Le panache, voilà probablement ce qui fait le plus défaut en ces temps incertains où la France a perdu comme le déclamait Edmond Rostand « la pudeur de l'héroïsme ». La semaine passée je posais cette question : « Que sommes nous devenus ? » Voilà qu'il faut aller plus loin en se demandant, bien entendu, ce que nous allons devenir. Car, de jour en jour, la situation se dégrade avec, d'un coté, ceux qui bénéficient d'une impunité tout autant acquise qu'irréversible allant des passe-droits politiciens aux « incivilités » en tous genres. Et, de l'autre, ceux qui abdiquent, démissionnent, se taisent, abandonnent, car, contraints et désabusés, ils ont perdu le goût de l'insolence et ne cherchent même plus à regagner la victoire de l'esprit, l'élégance de la dignité.
Oui, que va devenir cette France ? Celle où nous allions fêter la liberté sous les lampions du quatorze juillet en regardant tourner un monde fascinant et fasciné sur une piste de danse désormais désertée. Cette France qui avait des opinions et le courage de les exprimer en bravant la censure, en ignorant les compromis, en dénonçant la soumission. Cette France qui n'a plus fière allure et préfère désormais à l'audace l'interdiction, au baroud l'absolution.
Voici donc ce peuple appelé à plus de résilience qui est en train de se résigner un téléphone portable à la main, un masque vissé sur le visage, des distances à respecter, la peur de l'autre en étendard, des journalistes obéissant aux consignes du cardinal de service, des entreprises ruinées, partout le déni de justice, la fin des contre pouvoirs, des enfants qui doivent apprendre à se méfier, des adultes qui ne savent plus à quel saint se vouer. Et des « saints » qui promettent ce qu'ils ne pourront jamais exhausser.
Nous avons accepté tant de choses ...
A bien y regarder, la prophétie du « marcheur » est peut être sur le point de s'accomplir : nous sommes effectivement en train de changer de monde. Et nous tournons la page d'une civilisation qui doit réduire sa voilure en limitant ses ambitions, en oubliant ses traditions.
Pour commencer, nous allons arrêter de nous embrasser, de nous serrer la main, de nous rencontrer si nous n'en avons pas besoin.
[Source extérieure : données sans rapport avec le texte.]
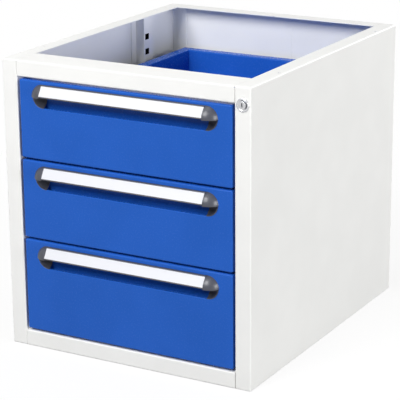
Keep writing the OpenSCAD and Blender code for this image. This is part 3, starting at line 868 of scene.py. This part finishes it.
def end_cap(drawer, side, name):
    z = grip_height(drawer)
    outer = arc_section(DOME_R, DOME_Y, DOME_HALF, True)
    inner = arc_section(DOME_R - CAP_WALL, DOME_Y, DOME_HALF - CAP_WALL, True)
    dome_section = outer + [(d, min(y, Y_FRONT)) for d, y in inner[::-1]]
    up = math.radians(90)
    quarter = [math.radians(90 - 90 * k / CAP_ARC_STEPS) for k in range(CAP_ARC_STEPS + 1)]
    dome = swept(dome_section, [(CAP_X, z, up)] + [(END_X, z, a) for a in quarter])

    reach = RECESS_HALF - LINING_GAP
    back = arc_section(RECESS_R - LINING_GAP, RECESS_Y, reach, False)
    face = arc_section(RECESS_R - LINING_GAP - LINING_WALL, RECESS_Y, reach - LINING_WALL, False)
    lining_section = back + face[::-1]
    ends = [(END_X, z, a) for a in half_turn(2 * CAP_ARC_STEPS)]
    lining = swept(lining_section, [(CAP_X, z, up)] + ends + [(CAP_X, z, -up)])
    return piece(
        f"{drawer}_moulded_cap_{name}", [mirrored(dome, side), mirrored(lining, side)],
        drawer, "grip_plastic", f"{drawer}_cap_{name}",
    )


for drawer in DRAWERS:
    end_cap(drawer, -1, "left")
    end_cap(drawer, 1, "right")

# %% [markdown]
# ## The lock
#
# The lock's barrel is turned on a lathe: a rose with a raised, rounded rim and a shallow
# dish, and behind it the threaded neck. A lathe part is a profile turned round its axis,
# so that is how it is made here. The plug in it also starts as rings, but its first
# rings are shaped like the key slot, which leaves a real slot without any cutting.

# %% Lock
KEY_SLOT_W, KEY_SLOT_H = 2.0 * MM, 7.5 * MM
SLOT_DEPTH = 9 * MM
SLOT_CHAMFER = 0.3 * MM
PLUG_R = 5.5 * MM
PLUG_HEAD_R = 7.0 * MM
PLUG_FREE = 0.3 * MM
BORE_R = 5.6 * MM
CHAMFER = 0.5 * MM
TINY = 1e-6
# The dish and rim are (radius, distance behind the rim). The edges of the rose and of the
# plug's head are (distance inside the edge, distance behind the face). All are in mm.
DISH = [(7.4, 0.9), (8.4, 0.75), (9.3, 0.15), (9.9, 0), (10.7, 0.1)]
ROSE_EDGE = [(0.5, 0.6), (0.1, 1.1), (0, 1.5)]
HEAD_EDGE = [(0.9, 0), (0.25, 0.25), (0, 0.8)]

barrel_low, barrel_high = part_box("lock_barrel")
plug_low, plug_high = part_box("lock_plug")
LOCK_X = (barrel_low.x + barrel_high.x) / 2
LOCK_Z = (barrel_low.z + barrel_high.z) / 2
ROSE_R = (barrel_high.x - barrel_low.x) / 2
NECK_R = 8 * MM


def slot_radius(width, height):
    """Distance from the middle to the edge of an upright slot, as a function of angle."""
    def radius(a):
        across, along = max(abs(math.cos(a)), TINY), max(abs(math.sin(a)), TINY)
        return min(width / 2 / across, height / 2 / along)
    return radius


rose_face = barrel_low.y
dish_rings = [(radius * MM, rose_face + behind * MM) for radius, behind in DISH]
edge_rings = [(ROSE_R - inside * MM, rose_face + behind * MM) for inside, behind in ROSE_EDGE]
neck_rings = [
    (ROSE_R, Y_FRONT), (NECK_R, Y_FRONT), (NECK_R, barrel_high.y - CHAMFER),
    (NECK_R - CHAMFER, barrel_high.y), (BORE_R, barrel_high.y),
]
rose_profile = [(BORE_R, dish_rings[0][1])] + dish_rings + edge_rings + neck_rings
piece(
    "turned_lock_barrel", [turned(rose_profile, LOCK_X, LOCK_Z, hollow=True)],
    "housing", "lock_chrome", "lock_barrel",
)

slot = slot_radius(KEY_SLOT_W, KEY_SLOT_H)
wide_slot = slot_radius(KEY_SLOT_W + 2 * SLOT_CHAMFER, KEY_SLOT_H + 2 * SLOT_CHAMFER)
slot_rings = [
    (slot, plug_low.y + SLOT_DEPTH), (slot, plug_low.y + SLOT_CHAMFER), (wide_slot, plug_low.y)
]
head_rings = [(PLUG_HEAD_R - inside * MM, plug_low.y + behind * MM) for inside, behind in HEAD_EDGE]
plug_profile = slot_rings + head_rings + [
    (PLUG_HEAD_R, rose_face - PLUG_FREE), (PLUG_R, rose_face - PLUG_FREE), (PLUG_R, plug_high.y)
]
piece(
    "lock_plug_with_key_slot", [turned(plug_profile, LOCK_X, LOCK_Z)],
    "lock", "lock_chrome", "lock_plug",
)
print("lock at", round(LOCK_X / MM, 1), round(LOCK_Z / MM, 1))

# %% [markdown]
# ## Runner rails
#
# Each runner has three rails, rolled from strip: one hooked into the uprights, one on
# the drawer, and one that floats between them. Rolling leaves round bends, and the lips
# keep the balls in their tracks. Sharp channels would look like timber, so each rail is
# a folded outline again, drawn by its distance from the upright and its height from the
# runner's middle, and pushed along Y.

# %% Runner rails
RAIL_SHEET = 1.5 * MM
RAIL_BEND = 1.0 * MM
LIP = 3.0 * MM
MIDDLE_FROM = 3 * MM
# Of each C-shaped rail: how far from the upright its lips and its web are, and half its
# height.
CABINET_RAIL = (13.5 * MM, 0, 20 * MM)
DRAWER_RAIL = (11.5 * MM, 19 * MM, 9 * MM)
RUNNER_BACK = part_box("drawer_1_middle_rails")[1].x + MIDDLE_FROM


def rail_z(drawer):
    """Height of a runner's middle."""
    low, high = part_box(drawer + "_rail_left")
    return (low.z + high.z) / 2


def c_rail(lip_u, web_u, half):
    """Path of a C-shaped rail with a lip on each flange, as (distance, height)."""
    upper = [(lip_u, half - LIP), (lip_u, half), (web_u, half)]
    return upper + [(u, -v) for u, v in upper[::-1]]


def rail_shape(outline, side, height, low_y, high_y):
    """Puts an outline of (distance, height) on the left or right side of the housing."""
    placed_outline = [(side * (RUNNER_BACK - u), height + v) for u, v in outline]
    return extruded(placed_outline, "Y", low_y, high_y)


BRACKET_H, BRACKET_L = 24 * MM, 20 * MM
HOOK_L, HOOK_T, HOOK_GAP = 10 * MM, 1.5 * MM, 0.3 * MM
HOOK_TOP, SLOT_BOTTOM, HOOK_BOTTOM = 2 * MM, -6 * MM, -9 * MM
SLOT_MIDDLE = 11.5 * MM
UPRIGHT_FACE = RUNNER_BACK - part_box("rear_right_upright")[0].x


def bracket_shapes(side, height):
    """Bent brackets on a cabinet rail, each with a hook through a slot of its upright."""
    path = [(0, BRACKET_H / 2), (UPRIGHT_FACE, BRACKET_H / 2)]
    bent = folded(path + [(u, -v) for u, v in path[::-1]], RAIL_SHEET, RAIL_BEND)
    root = UPRIGHT_FACE + RAIL_SHEET
    behind = UPRIGHT_FACE - RAIL_SHEET - HOOK_GAP
    hook = filleted([
        (behind - HOOK_T, HOOK_BOTTOM, HOOK_T / 3), (behind, HOOK_BOTTOM, HOOK_T / 3),
        (behind, SLOT_BOTTOM, HOOK_T / 3), (root, SLOT_BOTTOM, 0), (root, HOOK_TOP, 0),
        (behind - HOOK_T, HOOK_TOP, HOOK_T),
    ])
    shapes = []
    for upright in ("front_right_upright", "rear_right_upright"):
        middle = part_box(upright)[0].y + UPRIGHT_FOOT + SLOT_MIDDLE
        shapes += [
            rail_shape(outline, side, height, middle - length / 2, middle + length / 2)
            for outline, length in ((bent, BRACKET_L), (hook, HOOK_L))
        ]
    return shapes


# The middle rail is an I lying on its side: two flanges, and a web between them.
FLANGE_TOP, FLANGE_UNDER = 14.5 * MM, 13 * MM
FLANGE_END = 16 * MM
WEB_NEAR, WEB_FAR = 8.5 * MM, 10 * MM
OUT_R, IN_R, WEB_R = 0.7 * MM, 0.6 * MM, 1.2 * MM
far_half = [
    (MIDDLE_FROM, FLANGE_TOP, OUT_R), (FLANGE_END, FLANGE_TOP, OUT_R),
    (FLANGE_END, FLANGE_UNDER, IN_R), (WEB_FAR, FLANGE_UNDER, WEB_R),
]
near_half = [(MIDDLE_FROM, FLANGE_UNDER, IN_R), (WEB_NEAR, FLANGE_UNDER, WEB_R)]
middle_outline = filleted(
    far_half + [(u, -v, r) for u, v, r in far_half[::-1]]
    + [(u, -v, r) for u, v, r in near_half] + near_half[::-1]
)
for drawer in DRAWERS:
    z = rail_z(drawer)
    rails = []
    for side, name in ((-1, "left"), (1, "right")):
        node = f"{drawer}_cabinet_rail_{name}"
        low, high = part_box(node)
        outline = folded(c_rail(*CABINET_RAIL), RAIL_SHEET, RAIL_BEND)
        shapes = [rail_shape(outline, side, z, low.y, high.y)] + bracket_shapes(side, z)
        keep_flats_flat(piece(node + "_rolled", shapes, "housing", "runner_steel", node))

        node = f"{drawer}_rail_{name}"
        low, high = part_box(node)
        outline = folded(c_rail(*DRAWER_RAIL), -RAIL_SHEET, RAIL_BEND)
        made = piece(
            node + "_rolled", [rail_shape(outline, side, z, low.y, high.y)],
            drawer, "runner_steel", node,
        )
        keep_flats_flat(made)
        rails.append(rail_shape(middle_outline, side, z, low.y, high.y))
    made = piece(
        drawer + "_middle_rails_rolled", rails, drawer + "_middle_rails", "runner_steel",
        drawer + "_middle_rails",
    )
    keep_flats_flat(made)

# %% [markdown]
# ## Screws
#
# Four pan-head screws join each front to its tray. They are seen in an open drawer, on
# the inside of its front end. The cross in the head is made like the key slot: the
# innermost rings have the outline of a cross, and the outer ones are round.

# %% Screws
SCREW_HEAD_R = 3.8 * MM
SCREW_HEAD_T = 2.2 * MM
SCREW_R = 2 * MM
CROSS_ARM_W = 1.1 * MM
CROSS_REACH = 2.3 * MM
CROSS_DEPTH = 1.3 * MM
# How much the cross narrows and shortens towards its bottom.
CROSS_TAPER_W, CROSS_TAPER_REACH = 0.7, 0.5
TIP_TAPER, TIP_L = 0.6 * MM, 0.8 * MM
# The pan head is (distance inside its edge, distance from its underside), in mm.
PAN_HEAD = [(0, 0), (0, 0.7), (0.5, 1.4), (1.2, 2.0)]


def cross_radius(width, reach):
    """Distance from the middle to the edge of a cross, as a function of angle."""
    def radius(a):
        near_arm = min(abs(math.cos(a)), abs(math.sin(a)))
        return min(reach, width / 2 / max(near_arm, TINY))
    return radius


def pan_head_screw(x, z, tip_y, head_y):
    """A screw along Y, from its tip in front to the top of its head behind."""
    under = head_y - SCREW_HEAD_T
    shank = [(SCREW_R - TIP_TAPER, tip_y), (SCREW_R, tip_y + TIP_L), (SCREW_R, under)]
    head = [(SCREW_HEAD_R - inside * MM, under + up * MM) for inside, up in PAN_HEAD]
    cross_floor = cross_radius(CROSS_ARM_W * CROSS_TAPER_W, CROSS_REACH * CROSS_TAPER_REACH)
    cross = [
        (cross_radius(CROSS_ARM_W, CROSS_REACH), head_y), (cross_floor, head_y - CROSS_DEPTH)
    ]
    return turned(shank + head + cross, x, z)


for drawer in DRAWERS:
    low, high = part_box(drawer + "_screws")
    shapes = [
        pan_head_screw(x, z, low.y, high.y)
        for x in (low.x + SCREW_HEAD_R, high.x - SCREW_HEAD_R)
        for z in (low.z + SCREW_HEAD_R, high.z - SCREW_HEAD_R)
    ]
    piece(drawer + "_pan_head_screws", shapes, drawer, "zinc_steel", drawer + "_screws")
Nous allons limiter nos déplacements, rendre visite à nos anciens uniquement quand il faudra leur administrer le Saint Sacrement. Nous éviterons les parties de pétanque, les concours de belote, les rassemblements familiaux, les festins amicaux, les fêtes de villages deviendront un vieux souvenir, les inaugurations seront strictement réglementées, de Lutèce au plus petit de nos villages nous devrons composer avec le dogme et le zèle des autorités, les dérogations seront la règle, le comptage des individus deviendra systématique à l'entrée des commerces et dans les administrations où la dématérialisation aura raison de l'humain, où l'ordinateur remplacera le terrain... Et, bien sur, nous ne pourrons plus manifester ou commenter devant un comptoir ce que les médias auront annoncé la veille au soir.
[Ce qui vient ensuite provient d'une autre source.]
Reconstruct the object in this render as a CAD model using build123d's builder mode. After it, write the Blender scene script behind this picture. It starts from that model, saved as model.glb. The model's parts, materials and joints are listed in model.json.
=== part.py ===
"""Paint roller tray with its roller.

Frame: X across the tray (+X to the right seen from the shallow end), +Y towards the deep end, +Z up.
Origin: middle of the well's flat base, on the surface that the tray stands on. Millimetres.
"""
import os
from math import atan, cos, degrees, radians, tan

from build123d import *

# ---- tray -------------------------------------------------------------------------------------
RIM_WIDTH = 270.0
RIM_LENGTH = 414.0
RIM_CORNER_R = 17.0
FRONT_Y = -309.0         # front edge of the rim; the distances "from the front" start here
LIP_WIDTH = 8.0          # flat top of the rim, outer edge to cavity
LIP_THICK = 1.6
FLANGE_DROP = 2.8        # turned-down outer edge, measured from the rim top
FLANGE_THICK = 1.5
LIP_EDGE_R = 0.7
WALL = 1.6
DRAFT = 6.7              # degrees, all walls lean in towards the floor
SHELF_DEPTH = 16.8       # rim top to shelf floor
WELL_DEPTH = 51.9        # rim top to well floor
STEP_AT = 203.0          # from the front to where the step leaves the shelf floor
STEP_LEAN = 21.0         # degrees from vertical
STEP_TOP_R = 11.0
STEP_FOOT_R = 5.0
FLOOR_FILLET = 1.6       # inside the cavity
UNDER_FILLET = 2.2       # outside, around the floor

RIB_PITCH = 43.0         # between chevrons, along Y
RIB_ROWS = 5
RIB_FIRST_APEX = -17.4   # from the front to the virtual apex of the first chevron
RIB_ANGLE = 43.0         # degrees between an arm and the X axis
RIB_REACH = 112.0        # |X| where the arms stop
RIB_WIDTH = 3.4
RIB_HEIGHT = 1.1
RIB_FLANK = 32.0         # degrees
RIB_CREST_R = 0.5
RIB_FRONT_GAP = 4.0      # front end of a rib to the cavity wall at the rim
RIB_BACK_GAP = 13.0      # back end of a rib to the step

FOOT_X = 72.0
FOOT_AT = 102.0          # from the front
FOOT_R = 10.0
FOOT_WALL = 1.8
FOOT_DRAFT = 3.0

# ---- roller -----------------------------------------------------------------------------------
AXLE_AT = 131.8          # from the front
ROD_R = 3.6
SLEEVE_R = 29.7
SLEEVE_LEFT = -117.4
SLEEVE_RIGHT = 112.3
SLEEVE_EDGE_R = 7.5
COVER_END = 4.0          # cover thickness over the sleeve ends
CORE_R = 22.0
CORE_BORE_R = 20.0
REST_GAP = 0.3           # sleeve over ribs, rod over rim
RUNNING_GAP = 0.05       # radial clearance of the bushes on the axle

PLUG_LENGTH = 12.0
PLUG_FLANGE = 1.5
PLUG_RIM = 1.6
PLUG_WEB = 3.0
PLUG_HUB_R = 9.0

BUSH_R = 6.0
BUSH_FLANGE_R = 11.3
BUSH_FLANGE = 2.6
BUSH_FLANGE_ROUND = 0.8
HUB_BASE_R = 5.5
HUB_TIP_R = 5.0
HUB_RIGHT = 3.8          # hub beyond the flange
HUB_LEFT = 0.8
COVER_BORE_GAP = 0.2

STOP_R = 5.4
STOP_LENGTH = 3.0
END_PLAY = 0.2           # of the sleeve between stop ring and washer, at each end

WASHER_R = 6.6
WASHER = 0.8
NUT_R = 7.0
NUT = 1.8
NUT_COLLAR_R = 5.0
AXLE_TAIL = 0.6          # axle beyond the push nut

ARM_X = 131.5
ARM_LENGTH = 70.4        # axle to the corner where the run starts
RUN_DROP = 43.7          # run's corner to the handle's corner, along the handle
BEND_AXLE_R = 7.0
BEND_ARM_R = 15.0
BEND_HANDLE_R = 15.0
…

Depuis le mois de mars, nous avons accepté tant de choses. La pire d'entre toutes, je le redis ici, étant ne pas savoir qui du virus ou du chagrin est réellement venu chercher nos anciens. Nous avons vu des restaurateurs et des patrons de bistrots baisser leurs rideaux à minuit parce qu'un Premier ministre les avait obligés à le faire 4 heures plus tôt. Nous avons appris depuis, mais le gag est un peu éculé, que les masques étaient inutiles jusqu'à ce qu'ils soient définitivement et presque unilatéralement imposés. Nous apprenons désormais que des réservistes sont mobilisées pour verbaliser ceux qui refuseraient de les porter. Exception faite bien entendu de ces supporters qui se regroupent par centaines pour célébrer la défaite de quelques multimillionnaires à Marseille ou pour tout casser sur les Champs Élysées.
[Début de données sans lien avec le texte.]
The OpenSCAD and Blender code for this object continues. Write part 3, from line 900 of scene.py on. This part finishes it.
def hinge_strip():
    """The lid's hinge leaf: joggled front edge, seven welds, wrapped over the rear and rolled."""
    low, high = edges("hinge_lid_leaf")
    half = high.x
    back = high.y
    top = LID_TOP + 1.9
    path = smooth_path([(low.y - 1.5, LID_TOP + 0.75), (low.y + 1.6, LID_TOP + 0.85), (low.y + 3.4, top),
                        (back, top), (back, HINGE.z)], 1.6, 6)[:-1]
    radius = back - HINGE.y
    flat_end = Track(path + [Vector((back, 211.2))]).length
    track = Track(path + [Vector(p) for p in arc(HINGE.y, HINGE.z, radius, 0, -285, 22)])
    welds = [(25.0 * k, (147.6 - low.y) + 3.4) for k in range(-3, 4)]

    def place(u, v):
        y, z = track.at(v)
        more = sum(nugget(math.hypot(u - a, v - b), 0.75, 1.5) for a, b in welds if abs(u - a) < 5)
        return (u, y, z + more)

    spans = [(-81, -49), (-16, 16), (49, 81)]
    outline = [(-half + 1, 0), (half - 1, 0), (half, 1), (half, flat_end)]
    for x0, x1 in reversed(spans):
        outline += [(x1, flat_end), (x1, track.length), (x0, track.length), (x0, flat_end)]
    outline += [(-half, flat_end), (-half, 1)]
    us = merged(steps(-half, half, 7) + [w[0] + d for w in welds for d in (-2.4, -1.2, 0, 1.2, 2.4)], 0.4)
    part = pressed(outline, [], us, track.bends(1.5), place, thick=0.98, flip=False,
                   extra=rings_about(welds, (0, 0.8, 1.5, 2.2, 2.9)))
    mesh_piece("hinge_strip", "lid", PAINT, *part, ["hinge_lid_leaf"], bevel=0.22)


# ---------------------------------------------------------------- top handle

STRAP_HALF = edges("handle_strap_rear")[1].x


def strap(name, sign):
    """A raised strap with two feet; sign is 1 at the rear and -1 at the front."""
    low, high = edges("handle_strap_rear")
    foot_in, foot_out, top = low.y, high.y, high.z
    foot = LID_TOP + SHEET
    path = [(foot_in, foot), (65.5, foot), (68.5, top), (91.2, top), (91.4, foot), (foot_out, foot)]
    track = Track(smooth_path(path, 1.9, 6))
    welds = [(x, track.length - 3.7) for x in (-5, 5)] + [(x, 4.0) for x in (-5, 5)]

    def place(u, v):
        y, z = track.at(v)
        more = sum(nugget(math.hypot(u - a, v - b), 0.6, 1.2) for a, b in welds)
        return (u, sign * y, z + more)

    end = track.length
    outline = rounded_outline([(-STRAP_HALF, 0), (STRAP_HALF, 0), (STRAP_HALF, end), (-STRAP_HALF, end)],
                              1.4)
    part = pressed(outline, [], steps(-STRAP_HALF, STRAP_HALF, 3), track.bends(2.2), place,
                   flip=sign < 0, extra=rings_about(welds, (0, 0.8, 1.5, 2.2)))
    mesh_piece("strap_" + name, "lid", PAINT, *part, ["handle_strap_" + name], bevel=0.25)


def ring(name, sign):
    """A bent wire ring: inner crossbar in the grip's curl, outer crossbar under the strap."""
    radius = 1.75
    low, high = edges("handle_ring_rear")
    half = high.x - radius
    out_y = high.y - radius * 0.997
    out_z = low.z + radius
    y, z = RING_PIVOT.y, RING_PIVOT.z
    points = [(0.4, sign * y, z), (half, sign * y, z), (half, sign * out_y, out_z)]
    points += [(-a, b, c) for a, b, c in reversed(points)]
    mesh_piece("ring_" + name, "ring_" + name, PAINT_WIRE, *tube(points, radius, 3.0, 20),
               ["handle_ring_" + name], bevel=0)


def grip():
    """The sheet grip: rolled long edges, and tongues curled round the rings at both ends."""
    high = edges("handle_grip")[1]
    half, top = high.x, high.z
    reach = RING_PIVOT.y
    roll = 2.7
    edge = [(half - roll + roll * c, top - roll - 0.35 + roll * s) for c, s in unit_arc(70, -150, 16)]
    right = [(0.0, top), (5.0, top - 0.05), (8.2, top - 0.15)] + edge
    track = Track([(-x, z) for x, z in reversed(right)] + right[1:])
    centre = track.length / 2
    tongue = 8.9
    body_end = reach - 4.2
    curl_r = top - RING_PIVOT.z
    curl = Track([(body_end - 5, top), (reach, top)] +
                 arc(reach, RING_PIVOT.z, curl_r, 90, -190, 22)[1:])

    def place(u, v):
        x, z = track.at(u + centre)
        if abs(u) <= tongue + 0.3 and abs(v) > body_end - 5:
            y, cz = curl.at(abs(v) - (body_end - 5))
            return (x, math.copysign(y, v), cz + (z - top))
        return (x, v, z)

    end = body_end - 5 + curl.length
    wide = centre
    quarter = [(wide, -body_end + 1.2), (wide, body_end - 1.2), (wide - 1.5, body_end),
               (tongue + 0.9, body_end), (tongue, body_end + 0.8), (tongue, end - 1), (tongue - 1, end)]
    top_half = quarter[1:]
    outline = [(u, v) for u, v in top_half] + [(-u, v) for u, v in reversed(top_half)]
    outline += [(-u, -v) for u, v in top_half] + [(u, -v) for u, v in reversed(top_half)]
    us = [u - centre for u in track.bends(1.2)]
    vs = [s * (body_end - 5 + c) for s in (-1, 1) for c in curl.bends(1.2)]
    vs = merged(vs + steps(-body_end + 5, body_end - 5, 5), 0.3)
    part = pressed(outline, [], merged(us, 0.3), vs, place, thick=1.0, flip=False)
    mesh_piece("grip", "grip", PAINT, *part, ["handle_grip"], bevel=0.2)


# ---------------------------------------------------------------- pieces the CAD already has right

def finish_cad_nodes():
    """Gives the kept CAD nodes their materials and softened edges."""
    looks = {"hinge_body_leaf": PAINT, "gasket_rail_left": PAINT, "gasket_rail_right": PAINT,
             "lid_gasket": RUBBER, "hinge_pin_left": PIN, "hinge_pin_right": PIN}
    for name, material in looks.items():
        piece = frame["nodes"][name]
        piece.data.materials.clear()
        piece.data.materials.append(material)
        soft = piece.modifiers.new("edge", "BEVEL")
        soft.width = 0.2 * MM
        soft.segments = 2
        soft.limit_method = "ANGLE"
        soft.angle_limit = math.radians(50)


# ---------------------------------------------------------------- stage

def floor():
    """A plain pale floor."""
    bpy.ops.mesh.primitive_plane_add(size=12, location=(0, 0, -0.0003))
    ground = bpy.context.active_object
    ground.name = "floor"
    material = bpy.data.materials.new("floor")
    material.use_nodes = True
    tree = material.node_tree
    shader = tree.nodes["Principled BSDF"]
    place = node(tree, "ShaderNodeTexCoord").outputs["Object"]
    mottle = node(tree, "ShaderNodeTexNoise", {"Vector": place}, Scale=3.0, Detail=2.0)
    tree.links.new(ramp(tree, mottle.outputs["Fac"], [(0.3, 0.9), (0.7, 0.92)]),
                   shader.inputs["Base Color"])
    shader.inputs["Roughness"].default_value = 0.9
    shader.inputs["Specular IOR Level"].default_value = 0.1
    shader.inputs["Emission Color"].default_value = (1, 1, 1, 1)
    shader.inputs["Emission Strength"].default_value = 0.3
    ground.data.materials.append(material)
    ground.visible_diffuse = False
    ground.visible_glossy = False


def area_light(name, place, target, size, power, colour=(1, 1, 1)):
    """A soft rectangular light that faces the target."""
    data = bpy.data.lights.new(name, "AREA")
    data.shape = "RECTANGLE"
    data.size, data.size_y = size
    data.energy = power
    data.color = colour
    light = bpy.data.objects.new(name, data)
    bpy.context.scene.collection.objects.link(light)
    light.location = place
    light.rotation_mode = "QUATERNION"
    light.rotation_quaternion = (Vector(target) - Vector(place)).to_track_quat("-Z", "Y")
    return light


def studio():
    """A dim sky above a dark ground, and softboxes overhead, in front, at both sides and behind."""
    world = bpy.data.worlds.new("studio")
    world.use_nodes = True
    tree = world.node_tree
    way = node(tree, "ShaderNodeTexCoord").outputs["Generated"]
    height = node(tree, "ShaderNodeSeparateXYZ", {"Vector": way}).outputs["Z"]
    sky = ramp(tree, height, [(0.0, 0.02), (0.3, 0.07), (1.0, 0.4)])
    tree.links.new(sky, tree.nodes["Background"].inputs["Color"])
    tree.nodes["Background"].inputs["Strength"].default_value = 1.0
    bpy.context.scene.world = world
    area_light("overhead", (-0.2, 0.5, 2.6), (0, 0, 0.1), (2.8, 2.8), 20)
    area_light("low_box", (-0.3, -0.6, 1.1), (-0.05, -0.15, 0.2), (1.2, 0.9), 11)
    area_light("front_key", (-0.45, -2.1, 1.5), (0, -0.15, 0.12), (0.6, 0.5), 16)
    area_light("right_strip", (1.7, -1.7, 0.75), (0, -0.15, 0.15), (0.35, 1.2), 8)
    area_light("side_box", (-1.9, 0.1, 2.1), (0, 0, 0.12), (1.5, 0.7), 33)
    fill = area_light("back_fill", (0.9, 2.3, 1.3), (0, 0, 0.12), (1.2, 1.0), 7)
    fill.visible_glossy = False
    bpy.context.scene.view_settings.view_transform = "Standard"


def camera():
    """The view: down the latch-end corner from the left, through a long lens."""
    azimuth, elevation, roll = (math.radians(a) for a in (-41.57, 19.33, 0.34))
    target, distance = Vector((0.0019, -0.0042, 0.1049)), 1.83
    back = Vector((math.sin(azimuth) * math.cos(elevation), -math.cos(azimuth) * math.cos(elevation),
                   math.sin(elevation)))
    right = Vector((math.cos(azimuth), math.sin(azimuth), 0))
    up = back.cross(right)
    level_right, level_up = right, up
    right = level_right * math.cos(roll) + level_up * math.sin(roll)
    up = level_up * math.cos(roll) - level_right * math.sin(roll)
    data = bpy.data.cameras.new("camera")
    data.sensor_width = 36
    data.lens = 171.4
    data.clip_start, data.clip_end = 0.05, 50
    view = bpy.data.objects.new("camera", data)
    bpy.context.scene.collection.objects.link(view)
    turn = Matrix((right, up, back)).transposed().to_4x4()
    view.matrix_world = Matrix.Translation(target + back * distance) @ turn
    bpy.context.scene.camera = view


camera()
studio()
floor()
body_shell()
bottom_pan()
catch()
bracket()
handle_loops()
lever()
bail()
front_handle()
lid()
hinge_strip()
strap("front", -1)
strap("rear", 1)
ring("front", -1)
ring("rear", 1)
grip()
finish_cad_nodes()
Donc, voilà ce que nous allons devenir : un peuple contraint, soumis à un quotidien calibré où seront, car on ne peut pas tout « aseptiser », autorisés quelques excès. Illusoires soupapes de sécurité qui viendront, le temps d'un évènement, nous rappeler que la liberté existe toujours en apostille de la « sûreté ». Citons ici Pierre Daninos qui nous disait dans ses fameux carnets du Major Thompson « Nous étions au bord du précipice, nous venons de faire un grand pas en avant. »
Les générations qui arrivent ne sauront peut être plus écrire correctement, mais elles pourront penser autrement, en se débarrassant progressivement de tout ce que fut notre histoire, en consultant ce que leur raconte un smartphone, en écoutant, sans savoir à quoi ressemble leurs visages, d'étranges interlocuteurs. En oubliant ce que nous étions, quelque part à l'aune du bonheur, dans les replis du cœur.